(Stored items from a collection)
-- begin --

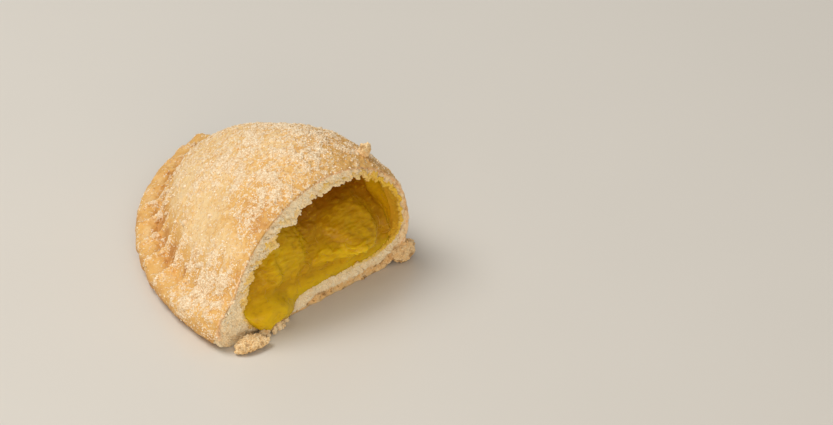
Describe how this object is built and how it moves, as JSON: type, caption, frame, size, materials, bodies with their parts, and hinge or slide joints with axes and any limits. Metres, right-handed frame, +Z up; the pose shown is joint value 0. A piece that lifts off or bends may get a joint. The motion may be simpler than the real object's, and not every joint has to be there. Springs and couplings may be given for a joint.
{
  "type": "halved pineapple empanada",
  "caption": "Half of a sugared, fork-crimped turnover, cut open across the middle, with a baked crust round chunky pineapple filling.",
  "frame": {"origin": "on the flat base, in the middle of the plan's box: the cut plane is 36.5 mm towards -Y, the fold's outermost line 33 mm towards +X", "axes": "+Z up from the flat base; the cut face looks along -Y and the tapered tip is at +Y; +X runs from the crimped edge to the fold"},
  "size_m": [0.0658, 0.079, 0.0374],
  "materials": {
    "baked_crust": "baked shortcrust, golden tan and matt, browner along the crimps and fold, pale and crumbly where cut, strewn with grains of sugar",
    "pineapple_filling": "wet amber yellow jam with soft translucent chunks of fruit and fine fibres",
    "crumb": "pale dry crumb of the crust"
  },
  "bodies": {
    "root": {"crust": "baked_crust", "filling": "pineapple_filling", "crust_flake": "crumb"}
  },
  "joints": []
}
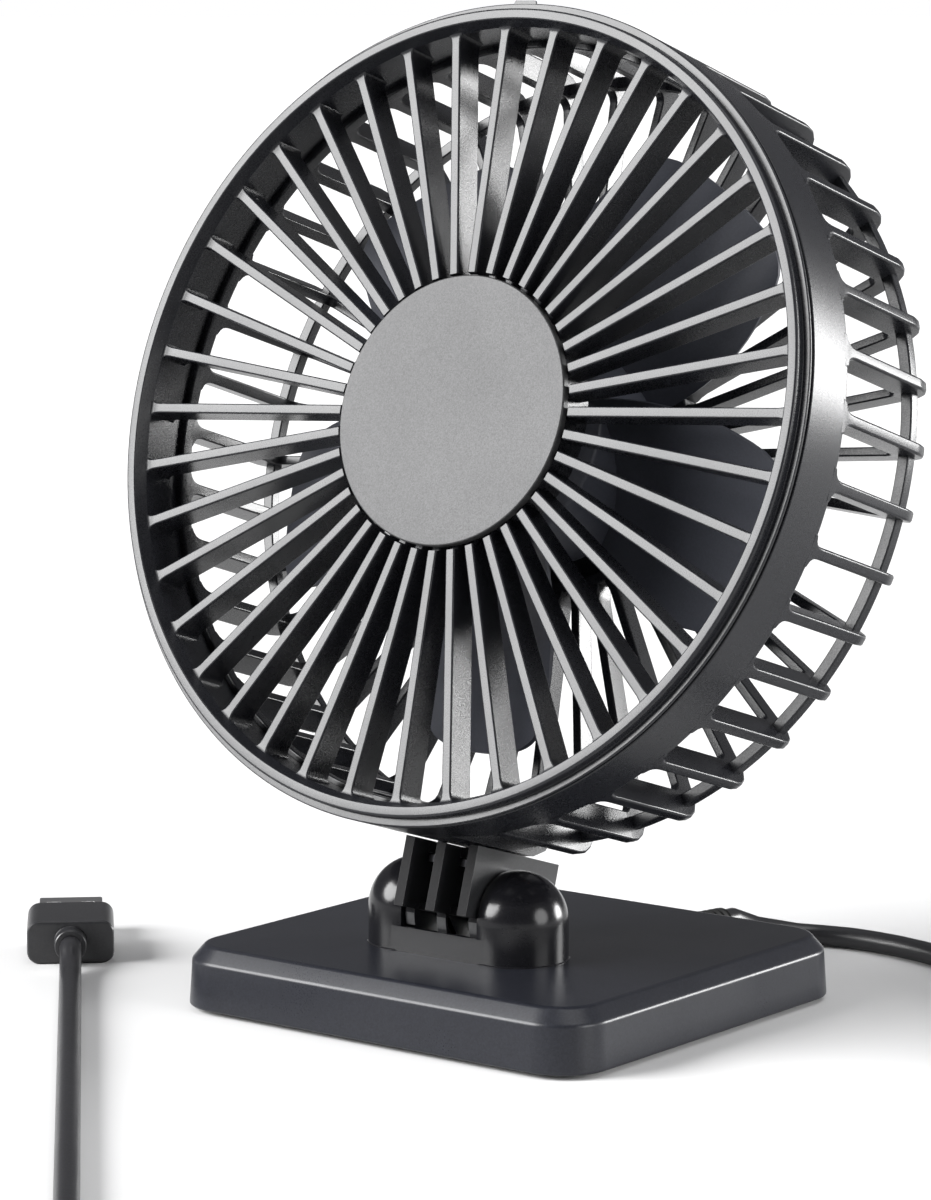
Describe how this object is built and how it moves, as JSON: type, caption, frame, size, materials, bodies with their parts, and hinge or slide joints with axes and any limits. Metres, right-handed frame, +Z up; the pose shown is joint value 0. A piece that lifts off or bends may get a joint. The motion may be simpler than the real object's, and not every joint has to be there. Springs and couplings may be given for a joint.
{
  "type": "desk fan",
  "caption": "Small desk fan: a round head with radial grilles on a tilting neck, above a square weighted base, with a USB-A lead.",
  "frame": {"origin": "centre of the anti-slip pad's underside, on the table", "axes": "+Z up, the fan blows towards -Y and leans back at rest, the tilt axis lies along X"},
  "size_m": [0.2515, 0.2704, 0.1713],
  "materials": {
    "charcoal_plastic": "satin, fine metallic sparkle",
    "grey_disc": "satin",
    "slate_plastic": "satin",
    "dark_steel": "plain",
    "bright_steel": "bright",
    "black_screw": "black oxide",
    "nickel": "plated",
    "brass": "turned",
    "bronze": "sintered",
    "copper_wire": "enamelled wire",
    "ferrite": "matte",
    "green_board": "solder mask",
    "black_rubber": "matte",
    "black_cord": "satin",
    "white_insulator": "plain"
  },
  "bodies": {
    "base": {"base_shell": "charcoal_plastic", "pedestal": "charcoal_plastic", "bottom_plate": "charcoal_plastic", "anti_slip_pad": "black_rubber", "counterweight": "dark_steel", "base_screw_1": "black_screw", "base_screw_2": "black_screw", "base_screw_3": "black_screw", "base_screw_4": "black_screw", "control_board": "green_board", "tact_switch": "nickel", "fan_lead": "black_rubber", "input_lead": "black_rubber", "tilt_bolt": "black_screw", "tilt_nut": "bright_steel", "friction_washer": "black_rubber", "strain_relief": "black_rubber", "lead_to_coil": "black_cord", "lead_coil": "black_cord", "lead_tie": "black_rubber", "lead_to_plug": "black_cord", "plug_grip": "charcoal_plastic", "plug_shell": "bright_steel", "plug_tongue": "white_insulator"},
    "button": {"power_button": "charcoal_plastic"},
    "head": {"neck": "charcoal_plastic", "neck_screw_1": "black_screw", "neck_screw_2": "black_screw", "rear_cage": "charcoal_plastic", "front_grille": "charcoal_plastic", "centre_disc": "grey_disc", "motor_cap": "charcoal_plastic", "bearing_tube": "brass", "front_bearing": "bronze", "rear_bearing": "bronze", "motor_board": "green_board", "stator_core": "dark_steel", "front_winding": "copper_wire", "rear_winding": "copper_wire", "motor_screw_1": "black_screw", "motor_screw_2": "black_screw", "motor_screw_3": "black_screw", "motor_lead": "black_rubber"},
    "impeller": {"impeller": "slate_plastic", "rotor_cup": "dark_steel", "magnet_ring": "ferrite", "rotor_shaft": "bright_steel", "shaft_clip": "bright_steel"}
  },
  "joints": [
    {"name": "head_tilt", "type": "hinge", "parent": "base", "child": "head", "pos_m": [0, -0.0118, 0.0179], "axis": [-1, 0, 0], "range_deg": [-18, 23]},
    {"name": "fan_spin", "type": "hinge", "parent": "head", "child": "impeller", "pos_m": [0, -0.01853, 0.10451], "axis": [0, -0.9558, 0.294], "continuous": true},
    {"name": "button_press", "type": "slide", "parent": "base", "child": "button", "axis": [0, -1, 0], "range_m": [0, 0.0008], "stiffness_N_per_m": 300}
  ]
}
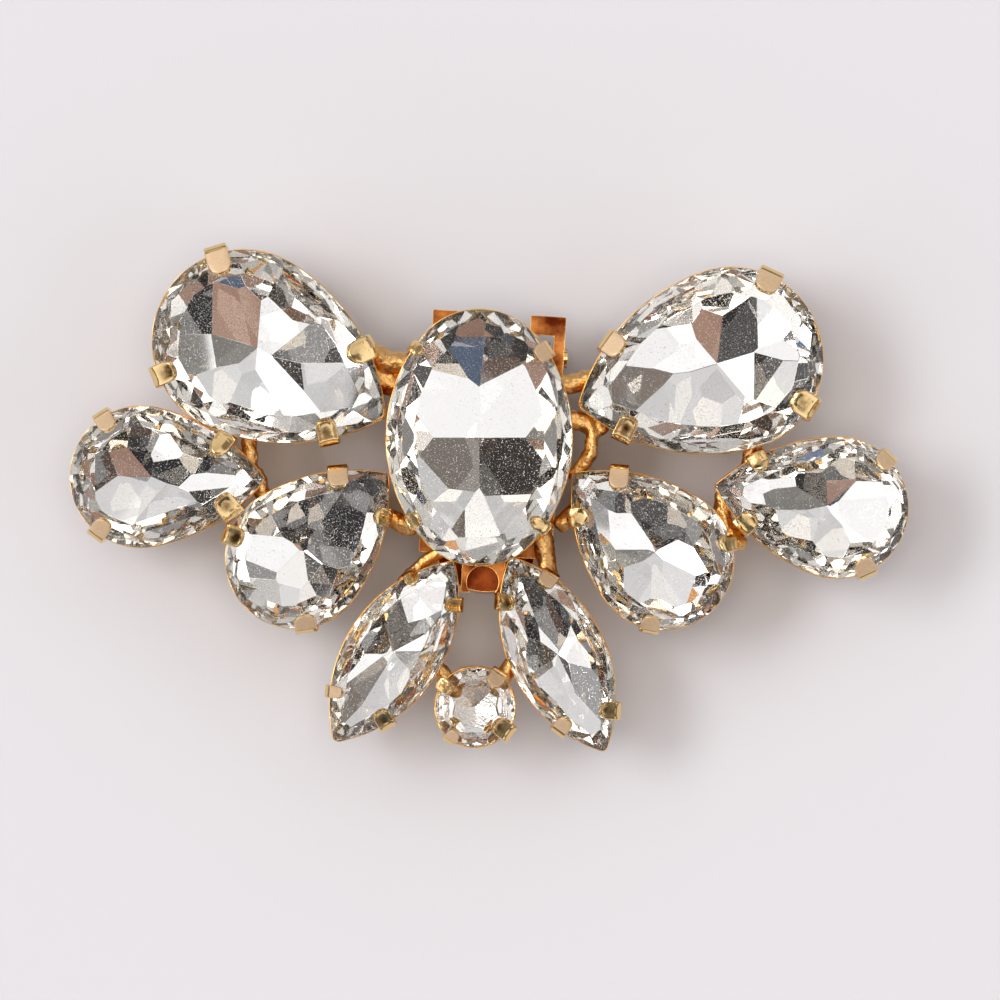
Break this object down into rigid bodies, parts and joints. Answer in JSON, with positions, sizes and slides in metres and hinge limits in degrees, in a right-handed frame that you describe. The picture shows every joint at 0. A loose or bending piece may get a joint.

-- end --

— YOUR TASK —
Set down each entry again, unchanged.

— COMPLETE OUTPUT —
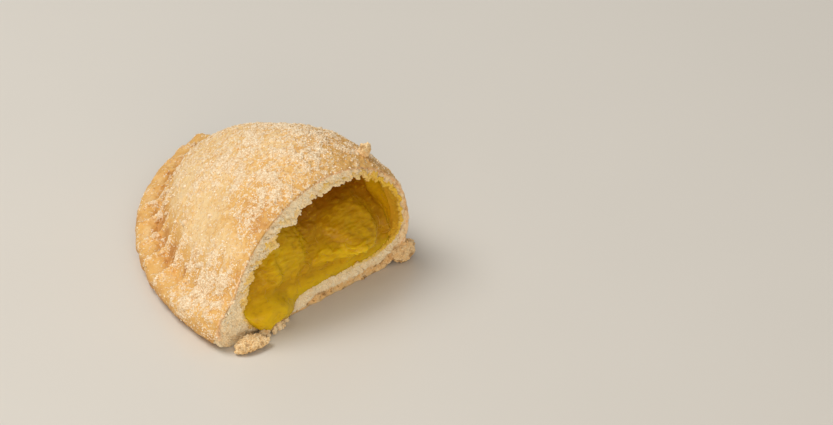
Describe how this object is built and how it moves, as JSON: type, caption, frame, size, materials, bodies with their parts, and hinge or slide joints with axes and any limits. Metres, right-handed frame, +Z up; the pose shown is joint value 0. A piece that lifts off or bends may get a joint. The motion may be simpler than the real object's, and not every joint has to be there. Springs and couplings may be given for a joint.
{
  "type": "halved pineapple empanada",
  "caption": "Half of a sugared, fork-crimped turnover, cut open across the middle, with a baked crust round chunky pineapple filling.",
  "frame": {"origin": "on the flat base, in the middle of the plan's box: the cut plane is 36.5 mm towards -Y, the fold's outermost line 33 mm towards +X", "axes": "+Z up from the flat base; the cut face looks along -Y and the tapered tip is at +Y; +X runs from the crimped edge to the fold"},
  "size_m": [0.0658, 0.079, 0.0374],
  "materials": {
    "baked_crust": "baked shortcrust, golden tan and matt, browner along the crimps and fold, pale and crumbly where cut, strewn with grains of sugar",
    "pineapple_filling": "wet amber yellow jam with soft translucent chunks of fruit and fine fibres",
    "crumb": "pale dry crumb of the crust"
  },
  "bodies": {
    "root": {"crust": "baked_crust", "filling": "pineapple_filling", "crust_flake": "crumb"}
  },
  "joints": []
}
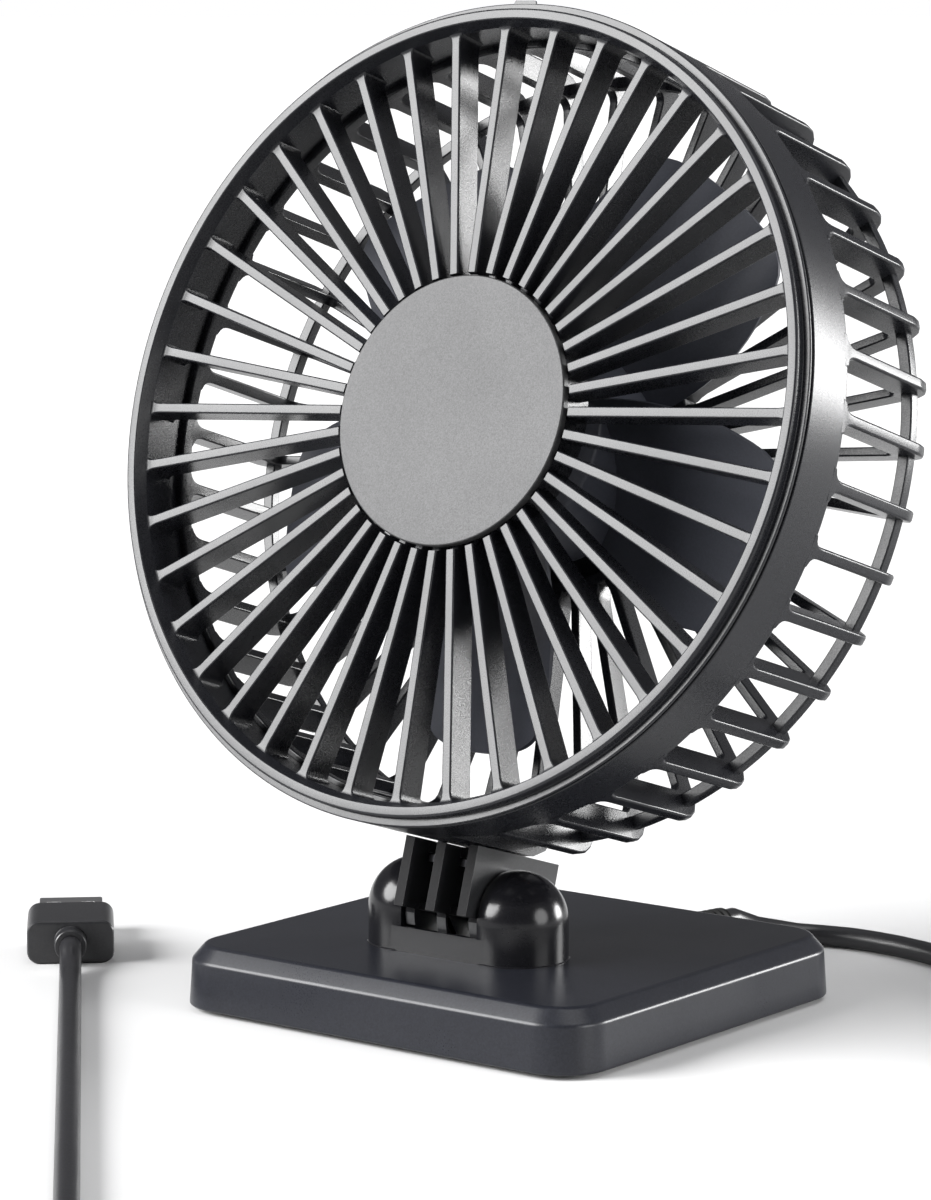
Describe how this object is built and how it moves, as JSON: type, caption, frame, size, materials, bodies with their parts, and hinge or slide joints with axes and any limits. Metres, right-handed frame, +Z up; the pose shown is joint value 0. A piece that lifts off or bends may get a joint. The motion may be simpler than the real object's, and not every joint has to be there. Springs and couplings may be given for a joint.
{
  "type": "desk fan",
  "caption": "Small desk fan: a round head with radial grilles on a tilting neck, above a square weighted base, with a USB-A lead.",
  "frame": {"origin": "centre of the anti-slip pad's underside, on the table", "axes": "+Z up, the fan blows towards -Y and leans back at rest, the tilt axis lies along X"},
  "size_m": [0.2515, 0.2704, 0.1713],
  "materials": {
    "charcoal_plastic": "satin, fine metallic sparkle",
    "grey_disc": "satin",
    "slate_plastic": "satin",
    "dark_steel": "plain",
    "bright_steel": "bright",
    "black_screw": "black oxide",
    "nickel": "plated",
    "brass": "turned",
    "bronze": "sintered",
    "copper_wire": "enamelled wire",
    "ferrite": "matte",
    "green_board": "solder mask",
    "black_rubber": "matte",
    "black_cord": "satin",
    "white_insulator": "plain"
  },
  "bodies": {
    "base": {"base_shell": "charcoal_plastic", "pedestal": "charcoal_plastic", "bottom_plate": "charcoal_plastic", "anti_slip_pad": "black_rubber", "counterweight": "dark_steel", "base_screw_1": "black_screw", "base_screw_2": "black_screw", "base_screw_3": "black_screw", "base_screw_4": "black_screw", "control_board": "green_board", "tact_switch": "nickel", "fan_lead": "black_rubber", "input_lead": "black_rubber", "tilt_bolt": "black_screw", "tilt_nut": "bright_steel", "friction_washer": "black_rubber", "strain_relief": "black_rubber", "lead_to_coil": "black_cord", "lead_coil": "black_cord", "lead_tie": "black_rubber", "lead_to_plug": "black_cord", "plug_grip": "charcoal_plastic", "plug_shell": "bright_steel", "plug_tongue": "white_insulator"},
    "button": {"power_button": "charcoal_plastic"},
    "head": {"neck": "charcoal_plastic", "neck_screw_1": "black_screw", "neck_screw_2": "black_screw", "rear_cage": "charcoal_plastic", "front_grille": "charcoal_plastic", "centre_disc": "grey_disc", "motor_cap": "charcoal_plastic", "bearing_tube": "brass", "front_bearing": "bronze", "rear_bearing": "bronze", "motor_board": "green_board", "stator_core": "dark_steel", "front_winding": "copper_wire", "rear_winding": "copper_wire", "motor_screw_1": "black_screw", "motor_screw_2": "black_screw", "motor_screw_3": "black_screw", "motor_lead": "black_rubber"},
    "impeller": {"impeller": "slate_plastic", "rotor_cup": "dark_steel", "magnet_ring": "ferrite", "rotor_shaft": "bright_steel", "shaft_clip": "bright_steel"}
  },
  "joints": [
    {"name": "head_tilt", "type": "hinge", "parent": "base", "child": "head", "pos_m": [0, -0.0118, 0.0179], "axis": [-1, 0, 0], "range_deg": [-18, 23]},
    {"name": "fan_spin", "type": "hinge", "parent": "head", "child": "impeller", "pos_m": [0, -0.01853, 0.10451], "axis": [0, -0.9558, 0.294], "continuous": true},
    {"name": "button_press", "type": "slide", "parent": "base", "child": "button", "axis": [0, -1, 0], "range_m": [0, 0.0008], "stiffness_N_per_m": 300}
  ]
}
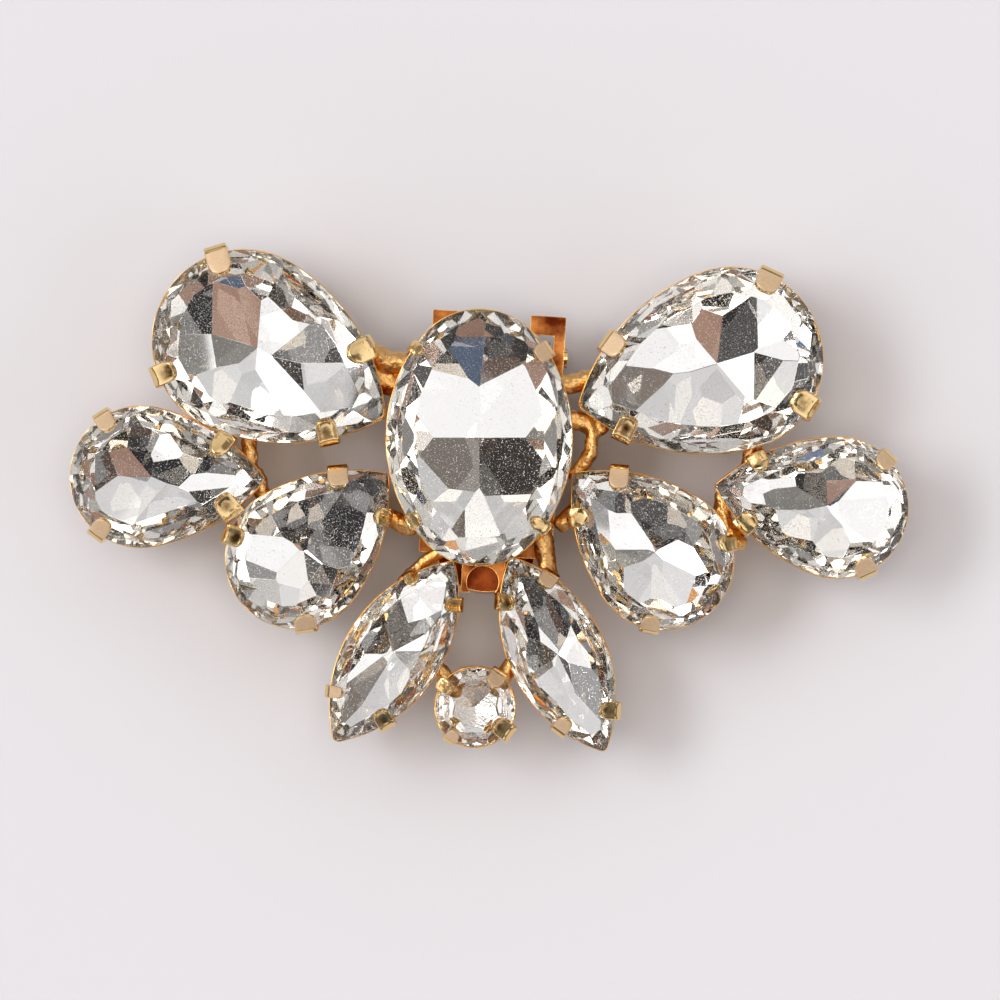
Break this object down into rigid bodies, parts and joints. Answer in JSON, with positions, sizes and slides in metres and hinge limits in degrees, in a right-handed frame that you describe. The picture shows every joint at 0. A loose or bending piece may get a joint.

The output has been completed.